··· Data extract

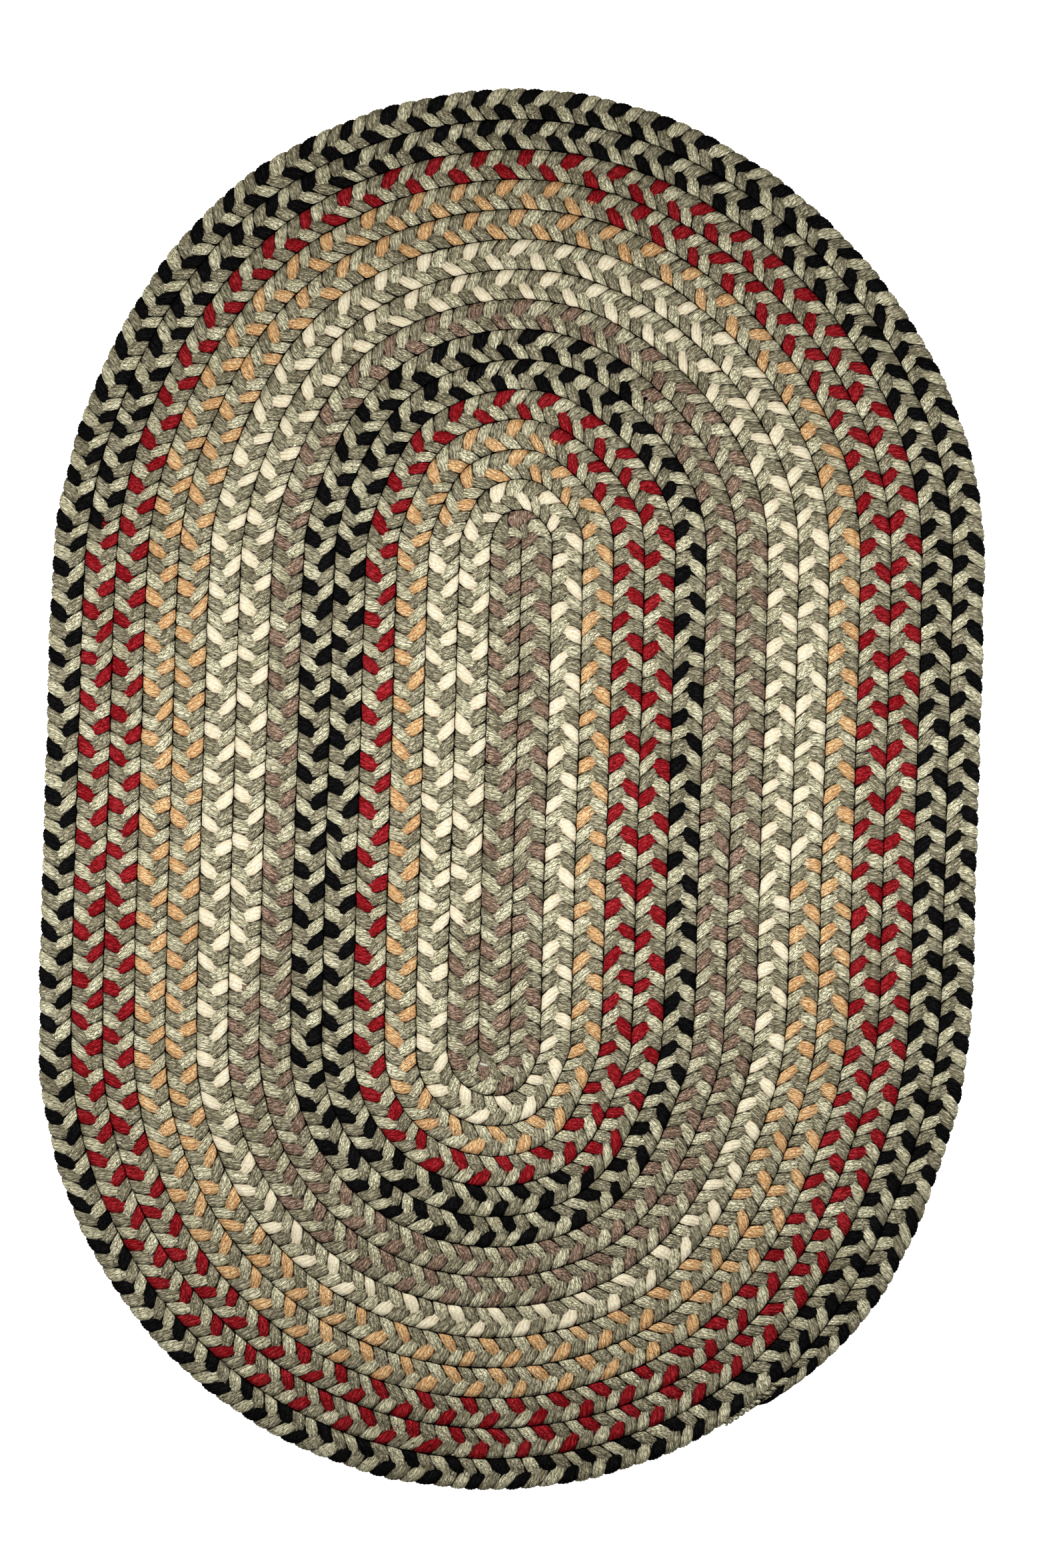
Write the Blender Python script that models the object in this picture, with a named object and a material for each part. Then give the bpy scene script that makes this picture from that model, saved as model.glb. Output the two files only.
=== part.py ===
"""An oval braided rug: one long three-strand braid, wound into an oval coil and laced round against round.

Every round stands up as a flat-topped rib on both faces, with a groove where it meets the next one. The braid
starts in the middle of the rug and runs up its left, round the top, down its right and round the bottom. Its
tapered end lies against the last whole round, at the bottom right. X runs across the rug, Y along it and Z up.
Sizes are in metres.
"""

import math

import bmesh
import bpy

# The even oval that the coil follows.
WIDTH = 0.6096
LENGTH = 0.9144
THICKNESS = 0.010
ROUNDS = 15
BRAID = WIDTH / (2 * ROUNDS)
TOP = LENGTH / 2 - ROUNDS * BRAID
BOTTOM = -(LENGTH / 2 - (ROUNDS - 0.5) * BRAID)
STRAIGHT = TOP - BOTTOM
OUTER_ARC = math.pi * ROUNDS * BRAID

# One round across its width: a flat crest, sloping down to a groove on either side.
GROOVE = 0.003
CREST = 0.44

# The hand-laced rug's unevenness. Its top end leans to the right of its bottom end, and the first rounds are
# longer than an even coil's and lie a little up and to the right.
LEAN = 0.004
LEAN_REACH = 0.20
INNER_STRETCH = 0.0097
INNER_UP = 0.0013
INNER_RIGHT = 0.0025

# Where the outline is flatter than the oval: measured along the outer round from the foot of its left side, where
# each flat starts, is deepest and ends, and its depth at the first round and at the last.
FLATS = (
    {"start": 0.250, "deepest": 0.440, "end": 0.631, "inner": 0.004, "outer": 0.007},
    {"start": 0.794, "deepest": 1.043, "end": 1.291, "inner": 0.005, "outer": 0.007},
    {"start": 1.537, "deepest": 1.702, "end": 1.932, "inner": 0.005, "outer": 0.010},
)

FLATS_FADE = 3

# How finely each stretch of a round is divided, and how much of the last bottom arc the tapered end takes.
STEPS = {"left": 4, "top": 24, "right": 4, "bottom": 24}
TAIL_START = 4
TAIL_END = 9

YARN = (0.30, 0.28, 0.20, 1.0)


def even_oval(stretch, share, out):
    """A point of the even coil, and the way out from there. Out is in braid widths, at the stretch's start."""
    if stretch == "left":
        return -out * BRAID, BOTTOM + STRAIGHT * share, -1.0, 0.0
    if stretch == "right":
        return out * BRAID, TOP - STRAIGHT * share, 1.0, 0.0
    if stretch == "top":
        angle = math.pi * (1 - share)
        radius = out * BRAID
        return radius * math.cos(angle), TOP + radius * math.sin(angle), math.cos(angle), math.sin(angle)
    angle = -math.pi * share
    radius = (out + 0.5) * BRAID
    return radius * math.cos(angle) - BRAID / 2, BOTTOM + radius * math.sin(angle), math.cos(angle), math.sin(angle)


def flat_depth(stretch, share, rounds_out):
    """How far in a flat draws the coil at this place of a round. It fades out towards the middle."""
    before = {"left": 0, "top": STRAIGHT, "right": STRAIGHT + OUTER_ARC, "bottom": 2 * STRAIGHT + OUTER_ARC}
    along = before[stretch] + share * (STRAIGHT if stretch in ("left", "right") else OUTER_ARC)
    depth = 0.0
    for flat in FLATS:
        if along < flat["deepest"]:
            reach = (along - flat["start"]) / (flat["deepest"] - flat["start"])
        else:
            reach = (flat["end"] - along) / (flat["end"] - flat["deepest"])
        swell = math.sin(math.pi / 2 * min(max(reach, 0), 1)) ** 2
        depth += swell * (flat["inner"] + (flat["outer"] - flat["inner"]) * rounds_out / ROUNDS)
    return depth * min(rounds_out / FLATS_FADE, 1)


def place(turn, stretch, share, across):
    """A point of the uneven coil. Across runs from -0.5 at the round's inner groove to 0.5 at its outer one."""
    out = turn - 0.5 + across
    x, y, out_x, out_y = even_oval(stretch, share, out)
    rounds_out = out + (share if stretch == "bottom" else 0)
    inness = 1 - min(rounds_out / ROUNDS, 1)
    sway = math.sin(math.pi / 2 * min(max(y / LEAN_REACH, -1), 1))
    depth = flat_depth(stretch, share, rounds_out)
    x += LEAN * sway + INNER_RIGHT * inness - depth * out_x
    y += (INNER_STRETCH * sway + INNER_UP) * inness - depth * out_y
    return x, y


def stations():
    """Every step along the coil: its turn, its stretch, its share of the stretch and how much braid is left."""
    steps = []
    for turn in range(1, ROUNDS + 1):
        for stretch, count in STEPS.items():
            for step in range(count):
                last = turn == ROUNDS and stretch == "bottom"
                if last and step > TAIL_END:
                    break
                gone = min(max((step - TAIL_START) / (TAIL_END - TAIL_START), 0), 1) if last else 0
                steps.append((turn, stretch, step / count, 1 - gone * gone * (3 - 2 * gone)))
    return steps


def ridge(inner, outer, left):
    """The four points across one face of a round, from groove to groove, as x, y and height over the groove."""
    points = []
    for share, height in ((0, 0), (0.5 - CREST / 2, 1), (0.5 + CREST / 2, 1), (1, 0)):
        x = inner[0] + (outer[0] - inner[0]) * share
        y = inner[1] + (outer[1] - inner[1]) * share
        points.append((x, y, height * GROOVE * math.sqrt(left)))
    return points


def coil_rows():
    """The coil's ridge points, station by station."""
    rows = []
    for turn, stretch, share, left in stations():
        inner = place(turn, stretch, share, -0.5)
        outer = place(turn, stretch, share, -0.5 + left)
        rows.append(ridge(inner, outer, left))
    return rows


def start_rows():
    """The rounded start of the braid: the crest and groove points of half a round, spun about its middle."""
    first = place(1, "left", 0, -0.5)
    second = place(1, "left", 0, 0.5)
    middle = ((first[0] + second[0]) / 2, (first[1] + second[1]) / 2)
    rows = []
    for step in range(STEPS["bottom"] + 1):
        groove = place(1, "bottom", step / STEPS["bottom"], -0.5)
        x = middle[0] + (groove[0] - middle[0]) * CREST
        y = middle[1] + (groove[1] - middle[1]) * CREST
        rows.append(((x, y, GROOVE), (groove[0], groove[1], 0)))
    return rows


def add_strip(faces, first, rows, points_across):
    """Quads between neighbouring rows of points, facing up."""
    for row in range(rows - 1):
        for column in range(points_across - 1):
            near = first + row * points_across + column
            far = near + points_across
            faces.append((near, far, far + 1, near + 1))


def one_face():
    """The points and faces of the rug's upper face, with height counted from the grooves."""
    coil = coil_rows()
    start = start_rows()
    points = [point for row in coil for point in row]
    faces = []
    add_strip(faces, 0, len(coil), 4)
    first = len(points)
    points += [point for row in start for point in row]
    add_strip(faces, first, len(start), 2)
    faces.append(tuple(first + 2 * row for row in reversed(range(len(start)))))
    outer_rows = range(len(coil) - 1 - sum(STEPS.values()), len(coil))
    rim = [4 * row + 3 for row in outer_rows]
    return points, faces, rim


def rug_mesh():
    """Both faces, back to back, and the rim that joins their outermost grooves."""
    points, faces, rim = one_face()
    middle_x = (min(point[0] for point in points) + max(point[0] for point in points)) / 2
    middle_y = (min(point[1] for point in points) + max(point[1] for point in points)) / 2
    upper = [(x - middle_x, y - middle_y, THICKNESS - GROOVE + rise) for x, y, rise in points]
    lower = [(x - middle_x, y - middle_y, GROOVE - rise) for x, y, rise in points]
    below = len(points)
    quads = list(faces)
    quads += [tuple(below + index for index in reversed(face)) for face in faces]
    quads += [(near, far, below + far, below + near) for near, far in zip(rim, rim[1:])]
    mesh = bpy.data.meshes.new("braided_rug")
    mesh.from_pydata(upper + lower, [], quads)
    return mesh


def yarn_material():
    material = bpy.data.materials.new("wool_yarn")
    material.use_nodes = True
    shader = material.node_tree.nodes["Principled BSDF"]
    shader.inputs["Base Color"].default_value = YARN
    shader.inputs["Roughness"].default_value = 0.95
    return material


def make_rug():
    mesh = rug_mesh()
    joined = bmesh.new()
    joined.from_mesh(mesh)
    bmesh.ops.remove_doubles(joined, verts=joined.verts, dist=0.0001)
    joined.to_mesh(mesh)
    joined.free()
    mesh.materials.append(yarn_material())
    rug = bpy.data.objects.new("braided_rug", mesh)
    bpy.context.collection.objects.link(rug)


for old in list(bpy.data.objects):
    bpy.data.objects.remove(old)
make_rug()
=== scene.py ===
"""The looks of the oval braided rug: three strands of yarn, plaited, wound into a coil and laced.

Each strand starts as a straight cord, an outline of four yarns drawn out along X. It is folded as in a
straight braid, and the braid is then pressed together and laid along the coil. Sizes are in metres.
"""

import math
import random

import bpy
import numpy as np
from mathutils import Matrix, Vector


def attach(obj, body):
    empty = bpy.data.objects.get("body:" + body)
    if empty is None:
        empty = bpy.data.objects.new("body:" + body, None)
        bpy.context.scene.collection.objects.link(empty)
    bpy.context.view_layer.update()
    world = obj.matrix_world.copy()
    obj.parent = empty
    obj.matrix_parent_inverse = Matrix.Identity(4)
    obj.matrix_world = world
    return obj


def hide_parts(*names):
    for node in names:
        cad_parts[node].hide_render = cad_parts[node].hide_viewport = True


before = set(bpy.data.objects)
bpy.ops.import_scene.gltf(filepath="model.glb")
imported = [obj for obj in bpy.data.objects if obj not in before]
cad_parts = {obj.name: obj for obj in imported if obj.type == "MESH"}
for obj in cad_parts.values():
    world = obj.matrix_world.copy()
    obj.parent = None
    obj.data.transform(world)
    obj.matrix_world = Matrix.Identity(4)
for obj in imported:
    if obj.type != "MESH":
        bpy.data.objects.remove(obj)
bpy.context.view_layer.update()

# The even oval that the coil follows, and the hand-laced rug's unevenness, as in the solid.
WIDTH = 0.6096
LENGTH = 0.9144
THICKNESS = 0.010
ROUNDS = 15
BRAID = WIDTH / (2 * ROUNDS)
TOP = LENGTH / 2 - ROUNDS * BRAID
BOTTOM = -(LENGTH / 2 - (ROUNDS - 0.5) * BRAID)
STRAIGHT = TOP - BOTTOM
OUTER_ARC = math.pi * ROUNDS * BRAID
LEAN = 0.004
LEAN_REACH = 0.20
INNER_STRETCH = 0.0097
INNER_UP = 0.0013
INNER_RIGHT = 0.0025
FLATS = (
    {"start": 0.250, "deepest": 0.440, "end": 0.631, "inner": 0.004, "outer": 0.007},
    {"start": 0.794, "deepest": 1.043, "end": 1.291, "inner": 0.005, "outer": 0.007},
    {"start": 1.537, "deepest": 1.702, "end": 1.932, "inner": 0.005, "outer": 0.010},
)
FLATS_FADE = 3  # the rounds over which the flats deepen, from the middle
STRETCHES = ("left", "top", "right", "bottom")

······

# Problem requirements:
Write out each line exactly as it appears, from the line with "material.use_nodes = True" up to and including the line with "obj.data.transform(world)".

# Task answer:
    material.use_nodes = True
    shader = material.node_tree.nodes["Principled BSDF"]
    shader.inputs["Base Color"].default_value = YARN
    shader.inputs["Roughness"].default_value = 0.95
    return material


def make_rug():
    mesh = rug_mesh()
    joined = bmesh.new()
    joined.from_mesh(mesh)
    bmesh.ops.remove_doubles(joined, verts=joined.verts, dist=0.0001)
    joined.to_mesh(mesh)
    joined.free()
    mesh.materials.append(yarn_material())
    rug = bpy.data.objects.new("braided_rug", mesh)
    bpy.context.collection.objects.link(rug)


for old in list(bpy.data.objects):
    bpy.data.objects.remove(old)
make_rug()
=== scene.py ===
"""The looks of the oval braided rug: three strands of yarn, plaited, wound into a coil and laced.

Each strand starts as a straight cord, an outline of four yarns drawn out along X. It is folded as in a
straight braid, and the braid is then pressed together and laid along the coil. Sizes are in metres.
"""

import math
import random

import bpy
import numpy as np
from mathutils import Matrix, Vector


def attach(obj, body):
    empty = bpy.data.objects.get("body:" + body)
    if empty is None:
        empty = bpy.data.objects.new("body:" + body, None)
        bpy.context.scene.collection.objects.link(empty)
    bpy.context.view_layer.update()
    world = obj.matrix_world.copy()
    obj.parent = empty
    obj.matrix_parent_inverse = Matrix.Identity(4)
    obj.matrix_world = world
    return obj


def hide_parts(*names):
    for node in names:
        cad_parts[node].hide_render = cad_parts[node].hide_viewport = True


before = set(bpy.data.objects)
bpy.ops.import_scene.gltf(filepath="model.glb")
imported = [obj for obj in bpy.data.objects if obj not in before]
cad_parts = {obj.name: obj for obj in imported if obj.type == "MESH"}
for obj in cad_parts.values():
    world = obj.matrix_world.copy()
    obj.parent = None
    obj.data.transform(world)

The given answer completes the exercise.